The Fair!
Visit us at the historic Shannahan Cabin
Monroe held its first agricultural fair, The Monroe District Fair, more than one hundred years ago on September 4-5, 1903, at the IOOF Hall and Grounds on North Lewis Street where Big Daddy John’s restaurant is today (2016). There were exhibitions of livestock, farm and dairy produce, ladies useful and fancy work, and arts and sciences. There was also horse racing, baseball and other sports, and on Saturday night, a Grand Ball was held with a Fair Queen and six maids of honor presiding.
The first agriculture display in Snohomish County was held in 1874 and Monroe Pioneer Salem Woods was vice-president of the Snohomish Agricultural Society. By the mid-1890s the Snohomish County Fair was held in Snohomish at Tenth and Avenue D on an eight-acre site. In 1916, the County Fair moved to Granite Falls and was held in the city park on Union Street until the Depression. Local fairs sponsored by the various granges continued to be held in the county throughout the Depression and World War II.
The Tualco, French Creek, and Cherry Valley Granges organized fairs and parades in Monroe from 1937 through 1939 using a small site at the southeast corner of Main and Ferry Streets. In 1941, the first Cavalcade of the Valleys was organized featuring a parade, carnival and agricultural fair at a larger site near Powell and Park Streets. It was cancelled for the next two years because of WWII and resumed in 1944.
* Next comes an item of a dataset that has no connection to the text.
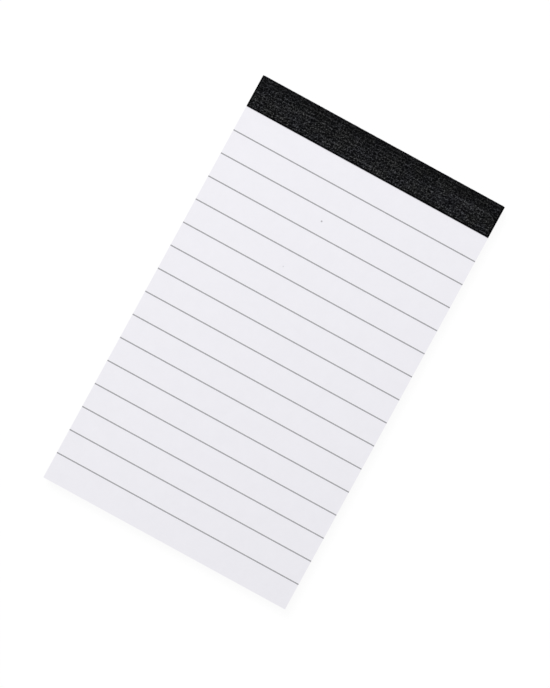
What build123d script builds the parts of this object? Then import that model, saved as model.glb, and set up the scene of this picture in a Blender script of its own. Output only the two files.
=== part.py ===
from build123d import *
import os
from math import floor

# A small memo pad: ruled sheets on a backing board, held along the head by two wire stitches under
# a folded binding tape. It lies flat. X runs across it, +Y points to the taped head and +Z points
# out of the writing face. The origin is in the middle, level with the underside of the tape.
# All sizes are in millimetres.

# The whole pad, with the tape round its head.
pad_width = 76.2
pad_length = 127.0

# The stack: loose sheets, trimmed together, on one board.
sheet_count = 50
sheet_thickness = 0.09
board_thickness = 0.7

# The tape is one strip. Its bands lie on the writing face and on the back of the board.
tape_thickness = 0.22
front_band = 9.85
back_band = 9.85

# The pull of the tape rounds the two arrises of the head.
head_arris = 0.35

# Each stitch is flat wire: a crown on the top sheet, and two legs through the whole stack that are
# turned in towards each other on the back. Depth is from the head edge, inset from the side edge.
wire_width = 0.7
wire_thickness = 0.45
wire_edge_chamfer = 0.1
wire_bend_radius = 0.5
stitch_length = 13.0
stitch_depth = 4.4
stitch_inset = 4.2
clinch_gap = 3.2

# The paper and the board give way round the wire by this much on every side.
wire_clearance = 0.02

# The ruling runs from edge to edge. Its ink sinks into the top sheet.
rule_width = 0.25
rule_pitch = 7.27
first_rule_from_head = 17.34
least_foot_margin = 7.0
ink_depth = 0.03

# Levels, from the underside of the tape up to the writing face.
board_back = tape_thickness
board_face = board_back + board_thickness
writing_face = board_face + sheet_count * sheet_thickness

# Edges of the pad, seen from above.
side_edge = pad_width / 2
head_edge = pad_length / 2
foot_edge = -pad_length / 2
stack_head = head_edge - tape_thickness
stack_length = stack_head - foot_edge
stack_middle = (stack_head + foot_edge) / 2

# The wire's middle line runs half a wire below the writing face and above the back of the board.
stitch_line = head_edge - stitch_depth
crown_level = writing_face - wire_thickness / 2
clinch_level = board_back + wire_thickness / 2
leg_offset = (stitch_length - wire_thickness) / 2
stitch_centre = side_edge - stitch_inset - stitch_length / 2
stitch_centres = {"staple_left": -stitch_centre, "staple_right": stitch_centre}

# The rules start below the tape, and as many follow as the page has room for.
ruled_length = pad_length - first_rule_from_head - least_foot_margin
rule_count = floor(ruled_length / rule_pitch) + 1
rule_places = [
    (0, head_edge - first_rule_from_head - rule_pitch * number)
    for number in range(rule_count)
]

os.makedirs("parts", exist_ok=True)


def stitch_path(centre, tip_gap):
    """The middle line of one stitch, from the tip of its left leg to the tip of its right leg."""
    with BuildLine(Plane.XZ.offset(-stitch_line)) as path:
        FilletPolyline(
            (centre - tip_gap / 2, clinch_level),
            (centre - leg_offset, clinch_level),
            (centre - leg_offset, crown_level),
            (centre + leg_offset, crown_level),
            (centre + leg_offset, clinch_level),
            (centre + tip_gap / 2, clinch_level),
            radius=wire_bend_radius,
        )
    return path.line


def tip_plane(path):
    """The plane across the wire at the start of its path, with the wire's width along Y."""
    return Plane(origin=path @ 0, x_dir=(0, 1, 0), z_dir=path % 0)


# The wire stitches, and with each the space that it takes in the stack.
stitch_spaces = []
for name, centre in stitch_centres.items():
    wire_path = stitch_path(centre, clinch_gap)
    with BuildPart() as staple:
        with BuildSketch(tip_plane(wire_path)) as section:
            Rectangle(wire_width, wire_thickness)
            chamfer(section.vertices(), wire_edge_chamfer)
        sweep(path=wire_path)
    staple.part.label = name
    export_step(staple.part, f"parts/{name}.step")

    space_path = stitch_path(centre, clinch_gap - 2 * wire_clearance)
    with BuildPart() as space:
        with BuildSketch(tip_plane(space_path)):
            Rectangle(wire_width + 2 * wire_clearance, wire_thickness + 2 * wire_clearance)
        sweep(path=space_path)
    stitch_spaces.append(space.part)

# The backing board: flush with the sheets, its back arris at the head rounded by the tape.
with BuildPart() as backing_board:
    with BuildSketch(Plane.XY.offset(board_back)):
        with Locations((0, stack_middle)):
            Rectangle(pad_width, stack_length)
    extrude(amount=board_thickness)
    back_edges = backing_board.edges().filter_by(Axis.X).group_by(Axis.Z)[0]
    fillet(back_edges.sort_by(Axis.Y)[-1], head_arris)
    add(stitch_spaces, mode=Mode.SUBTRACT)
backing_board.part.label = "backing_board"
export_step(backing_board.part, "parts/backing_board.step")

# The sheets, trimmed as one block. The wire passes through them and the ink sinks into the top one.
with BuildPart() as sheet_block:
    with BuildSketch(Plane.XY.offset(board_face)):
        with Locations((0, stack_middle)):
            Rectangle(pad_width, stack_length)
    extrude(amount=writing_face - board_face)
    top_edges = sheet_block.edges().filter_by(Axis.X).group_by(Axis.Z)[-1]
    fillet(top_edges.sort_by(Axis.Y)[-1], head_arris)
    add(stitch_spaces, mode=Mode.SUBTRACT)
    with BuildSketch(Plane.XY.offset(writing_face)):
        with Locations(rule_places):
            Rectangle(pad_width, rule_width)
    extrude(amount=-ink_depth, mode=Mode.SUBTRACT)
sheet_block.part.label = "sheet_block"
export_step(sheet_block.part, "parts/sheet_block.step")

# The printed rules, level with the paper.
with BuildPart() as rule_lines:
    with BuildSketch(Plane.XY.offset(writing_face)):
        with Locations(rule_places):
            Rectangle(pad_width, rule_width)
    extrude(amount=-ink_depth)
rule_lines.part.label = "rule_lines"
export_step(rule_lines.part, "parts/rule_lines.step")

# The binding tape: the middle line of its fold, given the thickness of the strip and run across
# the whole width. Both ends are trimmed flush with the sheets.
with BuildPart() as binding_tape:
    with BuildSketch(Plane.YZ.offset(-side_edge)) as fold:
        with BuildLine() as fold_line:
            FilletPolyline(
                (head_edge - front_band, writing_face + tape_thickness / 2),
                (head_edge - tape_thickness / 2, writing_face + tape_thickness / 2),
                (head_edge - tape_thickness / 2, board_back - tape_thickness / 2),
                (head_edge - back_band, board_back - tape_thickness / 2),
                radius=head_arris + tape_thickness / 2,
            )
        trace(line_width=tape_thickness)
    extrude(amount=pad_width)
binding_tape.part.label = "binding_tape"
export_step(binding_tape.part, "parts/binding_tape.step")
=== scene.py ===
# %% [markdown]
# # A small ruled memo pad
# The pad is a stack of loose sheets on a grey board. Two wire stitches go through the stack near its
# head, and one strip of black binding tape is folded over them, from the front round to the back.
# This lesson dresses the finished construction: it reads every size from the frame, and then makes
# the sheets, the printed rules, the tape and the finishes, one step at a time.

import math

import bpy
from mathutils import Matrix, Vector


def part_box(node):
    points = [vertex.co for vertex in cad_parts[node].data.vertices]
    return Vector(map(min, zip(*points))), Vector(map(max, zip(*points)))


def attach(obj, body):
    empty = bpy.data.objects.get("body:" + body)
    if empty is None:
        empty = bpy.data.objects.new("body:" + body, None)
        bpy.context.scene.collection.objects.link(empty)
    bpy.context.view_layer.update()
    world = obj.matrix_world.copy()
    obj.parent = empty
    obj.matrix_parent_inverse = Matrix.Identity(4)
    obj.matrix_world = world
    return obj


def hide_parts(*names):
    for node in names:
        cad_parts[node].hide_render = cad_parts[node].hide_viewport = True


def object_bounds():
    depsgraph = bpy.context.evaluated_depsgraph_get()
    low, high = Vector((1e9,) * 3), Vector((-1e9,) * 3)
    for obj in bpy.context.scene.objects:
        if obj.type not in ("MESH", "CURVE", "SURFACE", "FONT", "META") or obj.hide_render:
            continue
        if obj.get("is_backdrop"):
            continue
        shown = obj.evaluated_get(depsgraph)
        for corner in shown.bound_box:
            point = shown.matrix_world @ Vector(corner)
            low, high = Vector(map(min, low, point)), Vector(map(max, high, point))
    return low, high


MM = 0.001
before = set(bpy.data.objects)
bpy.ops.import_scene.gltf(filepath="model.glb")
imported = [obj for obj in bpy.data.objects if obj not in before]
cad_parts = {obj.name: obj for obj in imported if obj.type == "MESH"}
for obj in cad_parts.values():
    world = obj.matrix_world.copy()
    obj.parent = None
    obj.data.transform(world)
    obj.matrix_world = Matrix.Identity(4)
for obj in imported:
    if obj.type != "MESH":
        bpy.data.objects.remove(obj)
cad_low, cad_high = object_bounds()
print("nodes in the frame:", ", ".join(sorted(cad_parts)))

# %% [markdown]
# ## Sizes
# Nothing is measured twice. The corners of each solid say how wide the pad is, how high the writing
# face lies, how thick the tape is and how far its bands reach over the sheets.

# %% Read the sizes of the pad
sheets_low, sheets_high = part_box("sheet_block")
tape_low, tape_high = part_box("binding_tape")

pad_width = tape_high.x - tape_low.x
head_edge = tape_high.y
foot_edge = sheets_low.y
stack_head = sheets_high.y
writing_face = sheets_high.z
board_face = sheets_low.z
tape_thickness = head_edge - stack_head
band_depth = tape_high.y - tape_low.y
print(f"pad {pad_width / MM:.1f} by {(head_edge - foot_edge) / MM:.1f} mm")
print(f"tape {tape_thickness / MM:.2f} mm thick, its bands {band_depth / MM:.2f} mm deep")

# %% [markdown]
# The printed rules are thin solids in the frame, so the heights of their long edges along the page
# give both the width of the ink and the place of each rule.

# %% Read the places of the rules
rule_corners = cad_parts["rule_lines"].data.vertices
rule_edges = sorted({round(v.co.y / MM, 3) for v in rule_corners})
rule_count = len(rule_edges) // 2
rule_width = (rule_edges[1] - rule_edges[0]) * MM
rule_pitch = (rule_edges[2] - rule_edges[0]) * MM
lowest_rule = rule_edges[0] * MM + rule_width / 2
print(f"{rule_count} rules, {rule_width / MM:.2f} mm wide, {rule_pitch / MM:.2f} mm apart")

# %% [markdown]
# ## Camera
# The pad is seen from straight above, so its outline is a true rectangle. A long lens keeps the
# perspective weak when the camera goes round it. The distance follows from the size of one pixel of
# the picture on the writing face.

# %% Choose the lens and the distance
frame_width_px = 550
frame_height_px = 688
pad_width_px = 275.4
lens = 100.0
sensor = 36.0

metres_per_px = pad_width / pad_width_px
distance = frame_height_px * metres_per_px * lens / sensor
camera_data = bpy.data.cameras.new("above")
camera_data.lens = lens
camera_data.sensor_width = sensor
print(f"camera {distance / MM:.0f} mm above the page, {metres_per_px / MM:.4f} mm a pixel")

# %% [markdown]
# The pad lies turned clockwise in the picture. Turning the camera the other way about its own line
# of sight gives that turn and leaves the pad square to the frame, which keeps every size simple.

# %% Place the camera above the pad
pad_centre_px = (274.2, 342.1)
pad_turn = math.radians(28.68)

right = (frame_width_px / 2 - pad_centre_px[0]) * metres_per_px
up = (pad_centre_px[1] - frame_height_px / 2) * metres_per_px
camera = bpy.data.objects.new("above", camera_data)
camera.location = (
    right * math.cos(pad_turn) - up * math.sin(pad_turn),
    right * math.sin(pad_turn) + up * math.cos(pad_turn),
    writing_face + distance,
)
camera.rotation_euler = (0, 0, pad_turn)
bpy.context.scene.collection.objects.link(camera)
bpy.context.scene.camera = camera
print(f"picture moved by {right / MM:.2f} mm and {up / MM:.2f} mm from the middle of the pad")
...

In 1946, the Cavalcade of the Valleys ceased because the Snohomish County Fair resumed, this time using the old “County Poor Farm” property just northwest of Monroe. In 1949, the Snohomish County Fair became the Evergreen State Fair. It
ran Sept. 8-11 and during its run that year, the new state highway link between Monroe and Snohomish, now US 2, opened.
Since 1949, The Evergreen State Fair and fairgrounds have grown tremendously. The Fair now runs for twelve days ending on
Labor Day and can attract a hundred-thousand visitors on a single day. The Fairgrounds feature permanent facilities that are used year-round and include the Evergreen Speedway with its paved oval track and 7,000-seat covered grandstand, a clear-span sports arena that can seat 4,000, and a variety of other permanent exhibition facilities.
Despite its regional standing, the fair remains an important local event. The Monroe Fair Days celebration and parade signal the opening of the fair each year, and local residents are heavily involved in all aspects of the fair’s many events and activities. The Tualco Grange has always been heavily involved in the fair and has been feeding fairgoers from its kitchen since 1947, when it first opened on the site. The Monroe Historical Society is also very much involved with the fair in hosting the Shannahan Cabin and by providing its historical displays.